Sarah Palin warned of the “death panels” embedded in ObamaCare, and she was right. Indeed, we need look no further than our northern neighbor to see how government-run health care weighs life and death against cost and contribution to society. When doctors rebel against participating in state-sponsored “assisted suicide,” the solution is to throw more money at that “problem.”
CNS News reports:
Faced with doctors’ growing resistance to assisted suicide, some Canadian advocates are asking, “What if we just pay them more?”
Thirteen months ago, Canada legalized doctor-assisted suicide, or as Canada calls it, “medical assistance in dying.”
From the start, Eric Metaxas and I have said that our northern neighbors have placed their entire society on a slippery slope on which the “right to die” will eventually become the “duty to die”—just as it’s happened everywhere else.
Nothing in the past thirteen months suggests Canada will be an exception.
Elderly patients diagnosed with cancer are immediately asked if they wish to be euthanized; “ethicists” strongly urge that the organs of the euthanized not go to waste; and policy proposals to extend the “right to die” to “the mentally ill” are now being advanced.
Notwithstanding this parade of horribles, there’s one bit of good news: Many doctors who initially expressed a willingness to lend deadly so-called “medical assistance” have changed their minds.

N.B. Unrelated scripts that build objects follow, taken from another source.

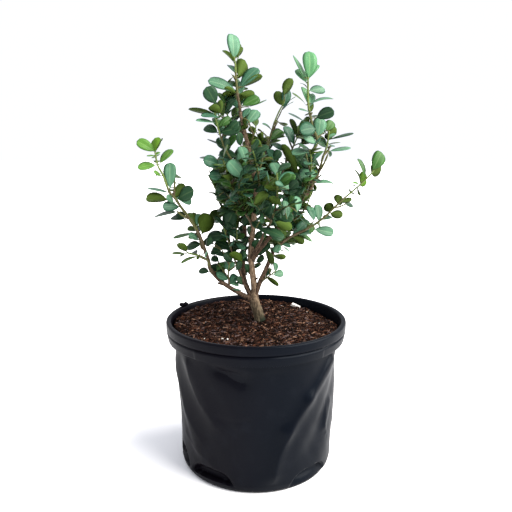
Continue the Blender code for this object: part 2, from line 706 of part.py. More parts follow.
def grow_leaves(name, shoots, crowd, dice):
    """The leaves of a mass. One that would touch anything else is tried smaller, then skipped."""
    leaves = []
    for number, shoot in enumerate(shoots):
        bare = MASSES[name].bare * MM if number == 0 else 0.6 * PAIR_SPACING
        for distance, turn, splay, halves in leaf_places(shoot, bare, dice):
            root, tangent = walk(shoot, distance)
            share = distance / path_length(shoot)
            size = MASSES[name].leaf * (LEAF_FOOT_SIZE - LEAF_TAPER * share) * dice.uniform(*LEAF_SIZES)
            for half in halves:
                twist = math.radians(dice.uniform(-LEAF_TWIST, LEAF_TWIST))
                for shrink, tilt in LEAF_TRIES:
                    along, face = leaf_frame(root, tangent, turn + half + tilt, splay + tilt * 0.6)
                    tip = root + along * LEAF_LENGTH * size * shrink
                    if min((tip - point).length for point in shoots[0]) > REACH:
                        continue
                    face = Matrix.Rotation(twist, 3, along) @ face
                    length = LEAF_LENGTH * size * shrink
                    width = length * LEAF_WIDTH_SHARE
                    if crowd.touches(*leaf_probe(root, along, face, length, width), skip=(wood_of(name),)):
                        continue
                    solid = leaf_solid(root, along, face, length, width)
                    crowd.add(name, *solid)
                    leaves.append(solid)
                    break
    return leaves


def is_closed(mesh):
    """Whether every edge of the mesh has two faces."""
    shape = bmesh.new()
    shape.from_mesh(mesh)
    closed = all(len(edge.link_faces) == 2 for edge in shape.edges)
    shape.free()
    return closed


def join(name, solids, solver, material):
    """One object for a stem, its twigs and its leaves, by one Boolean union on a collection."""
    obj = add_solid(name, *solids[0], material)
    others = bpy.data.collections.new(name + " pieces")
    bpy.context.scene.collection.children.link(others)
    for i, solid in enumerate(solids[1:]):
        piece = add_solid(f"{name}_piece_{i}", *solid)
        bpy.context.scene.collection.objects.unlink(piece)
        others.objects.link(piece)
    union = obj.modifiers.new("union", "BOOLEAN")
    union.operation = "UNION"
    union.operand_type = "COLLECTION"
    union.collection = others
    union.solver = solver
    apply_modifiers(obj)
    for piece in list(others.objects):
        mesh = piece.data
        bpy.data.objects.remove(piece)
        bpy.data.meshes.remove(mesh)
    bpy.data.collections.remove(others)
    return obj


def fuse(name, solids, material):
    """A mass as one closed body. Where neither solver closes it, one of its leaves is left out."""
    choices = [solids] + [solids[:i] + solids[i + 1 :] for i in range(len(solids) - 1, 0, -1)]
    for pieces in choices:
        for solver in ("EXACT", "MANIFOLD"):
            obj = join(name, pieces, solver, material)
            if is_closed(obj.data):
                return obj
            bpy.data.objects.remove(obj)


def start_crowd(solids):
    """A crowd that holds the limbs, the mulch, the pot and every mass's stem."""
    crowd = Crowd()
    for obj in solids:
        points = [vert.co.copy() for vert in obj.data.vertices]
        crowd.add(obj.name, points, [tuple(face.vertices) for face in obj.data.polygons])
    for name in MASSES:
        crowd.add(wood_of(name), *stem_tube(stem_path(name)))
    return crowd


def grow_mass(name, crowd, dice):
    """The solids of one mass: its stem, its side twigs and its leaves."""
    stem = stem_path(name)
    twigs = grow_twigs(name, stem, crowd, dice)
    leaves = grow_leaves(name, [stem, *twigs], crowd, dice)
    return [stem_tube(stem)] + [twig_tube(path) for path in twigs] + leaves


clear_scene()
plastic = plain_material("pot_plastic", (0.014, 0.016, 0.02), 0.45)
mulch_brown = plain_material("bark_mulch", (0.09, 0.04, 0.025), 0.95)
bark = plain_material("bark", (0.25, 0.16, 0.11), 0.8)
leaf_green = plain_material("leaf_green", (0.05, 0.16, 0.09), 0.45)
pot = make_pot(plastic)
mulch = make_mulch(mulch_brown)
make_tab(plastic)
limbs = make_limbs(bark)
crowd = start_crowd([*limbs.values(), mulch, pot])
for mass_name, mass in MASSES.items():
    fuse(mass_name, grow_mass(mass_name, crowd, random.Random(mass.seed)), leaf_green)
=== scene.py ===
"""A young boxwood in its soft black nursery pot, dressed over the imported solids.

The sections follow the object from the ground up: studio, pot, torn tab, bark mulch, trunk and boughs,
and the crown, whose shoots and leaves grow by the same rule and seeds as the solids.
Lengths are in metres, +Z is up and the front of the plant faces -Y.
"""

import json
import math
import random
from collections import defaultdict, namedtuple

import bpy
import numpy as np
from mathutils import Matrix, Vector
from mathutils.bvhtree import BVHTree

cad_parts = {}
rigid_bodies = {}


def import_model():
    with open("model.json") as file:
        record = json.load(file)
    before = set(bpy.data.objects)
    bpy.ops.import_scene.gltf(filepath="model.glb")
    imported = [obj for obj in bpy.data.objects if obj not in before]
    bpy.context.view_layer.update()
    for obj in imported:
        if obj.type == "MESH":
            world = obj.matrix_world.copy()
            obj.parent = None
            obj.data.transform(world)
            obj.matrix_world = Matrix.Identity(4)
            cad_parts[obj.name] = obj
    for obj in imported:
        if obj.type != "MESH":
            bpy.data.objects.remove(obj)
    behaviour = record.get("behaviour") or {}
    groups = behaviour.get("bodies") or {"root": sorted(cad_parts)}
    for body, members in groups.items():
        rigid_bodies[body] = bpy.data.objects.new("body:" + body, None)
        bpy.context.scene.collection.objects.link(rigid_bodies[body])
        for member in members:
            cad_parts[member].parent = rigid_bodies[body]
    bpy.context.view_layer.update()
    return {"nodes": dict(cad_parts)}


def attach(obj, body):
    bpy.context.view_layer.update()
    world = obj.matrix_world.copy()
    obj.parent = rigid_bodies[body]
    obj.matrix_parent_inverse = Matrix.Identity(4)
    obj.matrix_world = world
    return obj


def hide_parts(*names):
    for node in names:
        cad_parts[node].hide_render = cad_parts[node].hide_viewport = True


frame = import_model()

# The camera stands half a metre in front of the pot, a little above the crown's middle, and looks
# slightly down into the pot's mouth, as in the photograph.
CAMERA_PLACE = (0, -0.501, 0.290)
CAMERA_TILT = 79.1
LENS = 39.5
SENSOR_WIDTH = 36
camera_data = bpy.data.cameras.new("photo_camera")
camera_data.sensor_width = SENSOR_WIDTH
camera_data.lens = LENS
camera = bpy.data.objects.new("photo_camera", camera_data)
camera.location = CAMERA_PLACE
camera.rotation_euler = (math.radians(CAMERA_TILT), 0, 0)
bpy.context.scene.collection.objects.link(camera)
bpy.context.scene.camera = camera

# The studio: a white paper floor that runs off into a white, faintly blue room, and one broad soft light
# high on the right and a little in front, so that the pot's pale shadow falls to the left.


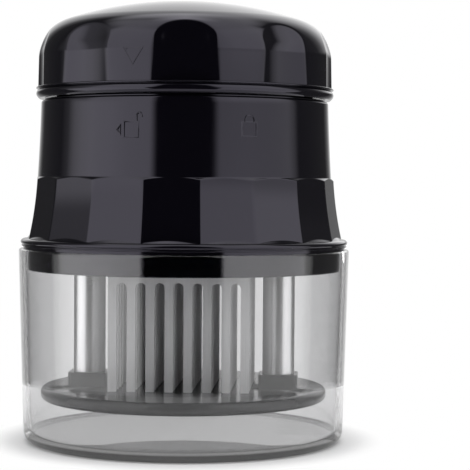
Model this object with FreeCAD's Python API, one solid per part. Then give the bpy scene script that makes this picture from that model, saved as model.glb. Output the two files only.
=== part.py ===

Unfortunately, the growing reticence of early practitioners to continue offering this lethal service is not because they now take the moral qualms seriously. No, the problem is that they’re not being paid enough to kill their patients.
I wish I were making this up but, sadly, I’m not.

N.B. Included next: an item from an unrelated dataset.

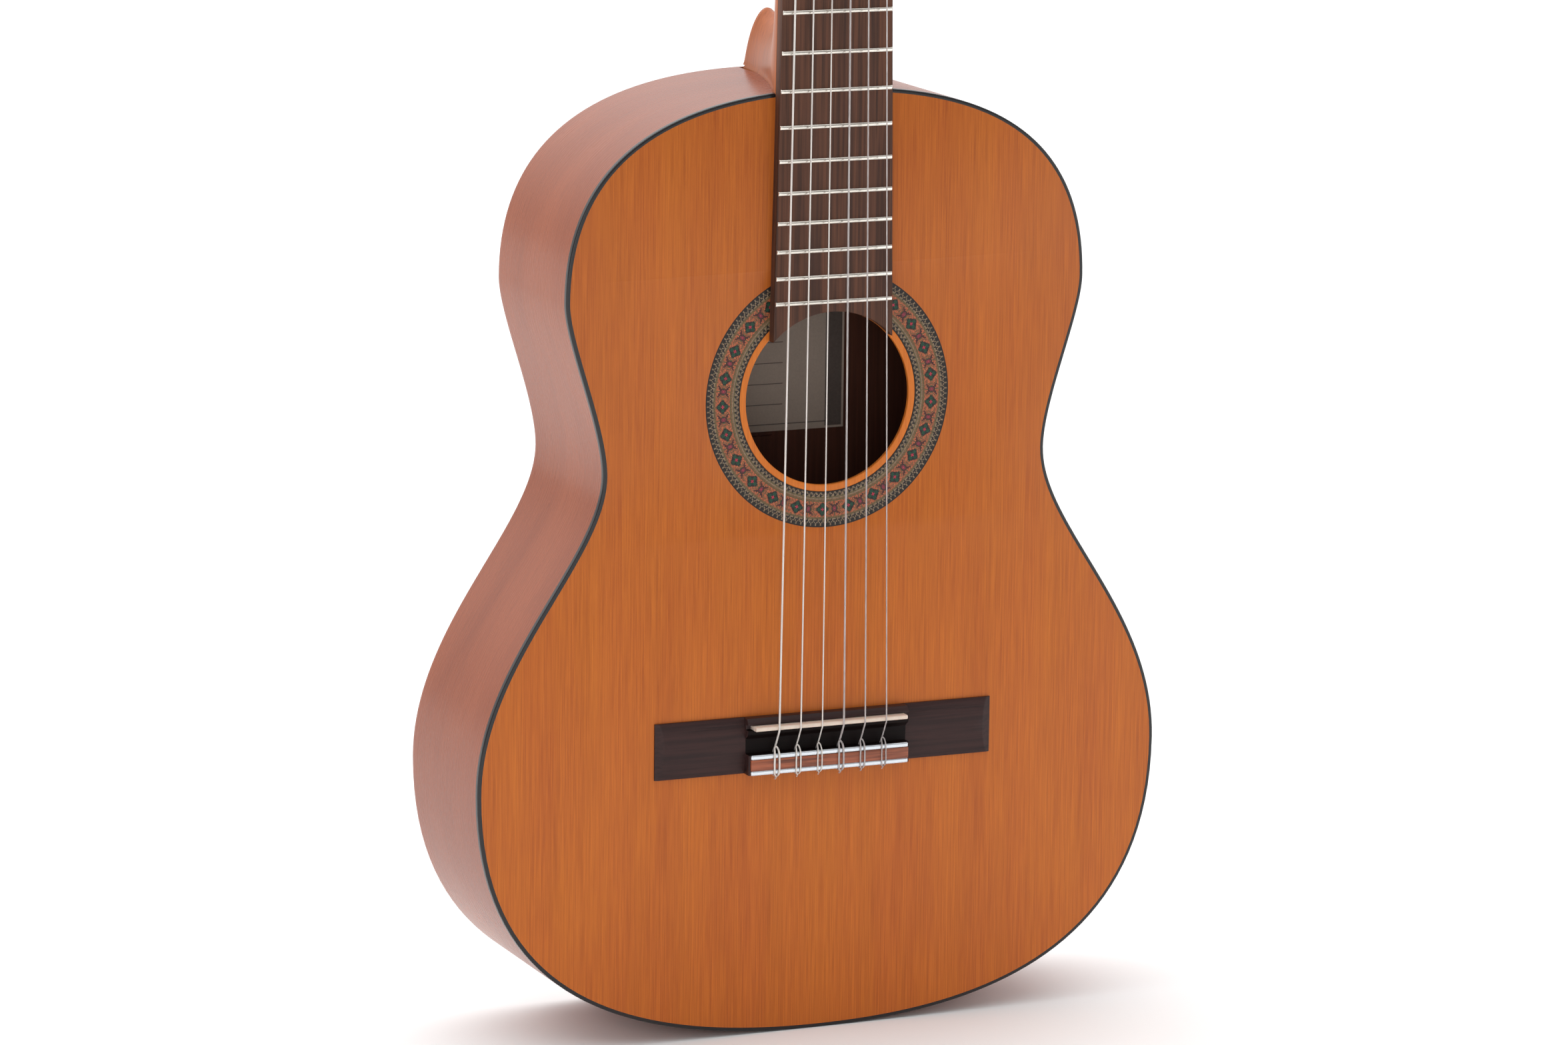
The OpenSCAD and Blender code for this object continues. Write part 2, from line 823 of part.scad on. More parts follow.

An article in the July 12th issue of the Canadian magazine MacLean’s asked “Should doctors be paid a premium (for) assisting deaths?” The author tells us that as “staunch supporters of physician-assisted dying are avoiding taking up the work … advocates of the service worry it will exist in theory only, and not in practice.”

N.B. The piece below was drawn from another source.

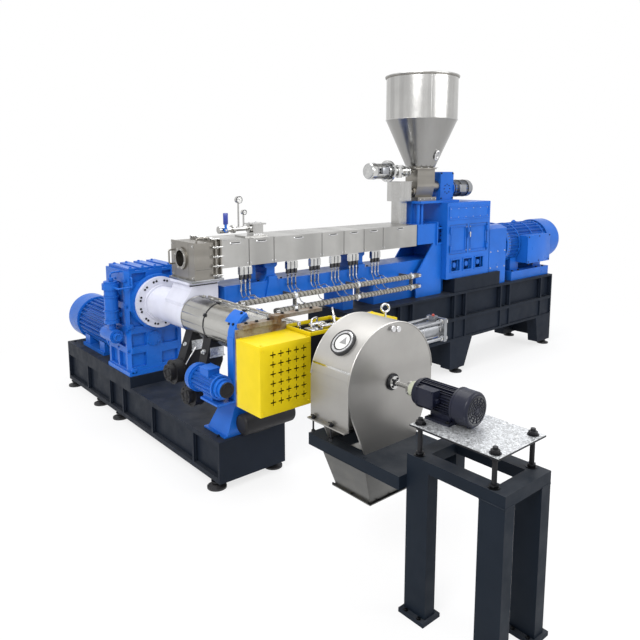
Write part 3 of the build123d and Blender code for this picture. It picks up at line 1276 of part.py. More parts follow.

The solution, according to the author, is to pay doctors more. While she acknowledges that “medically assisted dying is still controversial in Canada,” and that “paying someone a premium to do this work can be construed as ethically compromising,” she still thinks the problem is one of incentives.
“Free” health care for all always means that people the government deems unworthy to live are culled from the herd when they become too costly.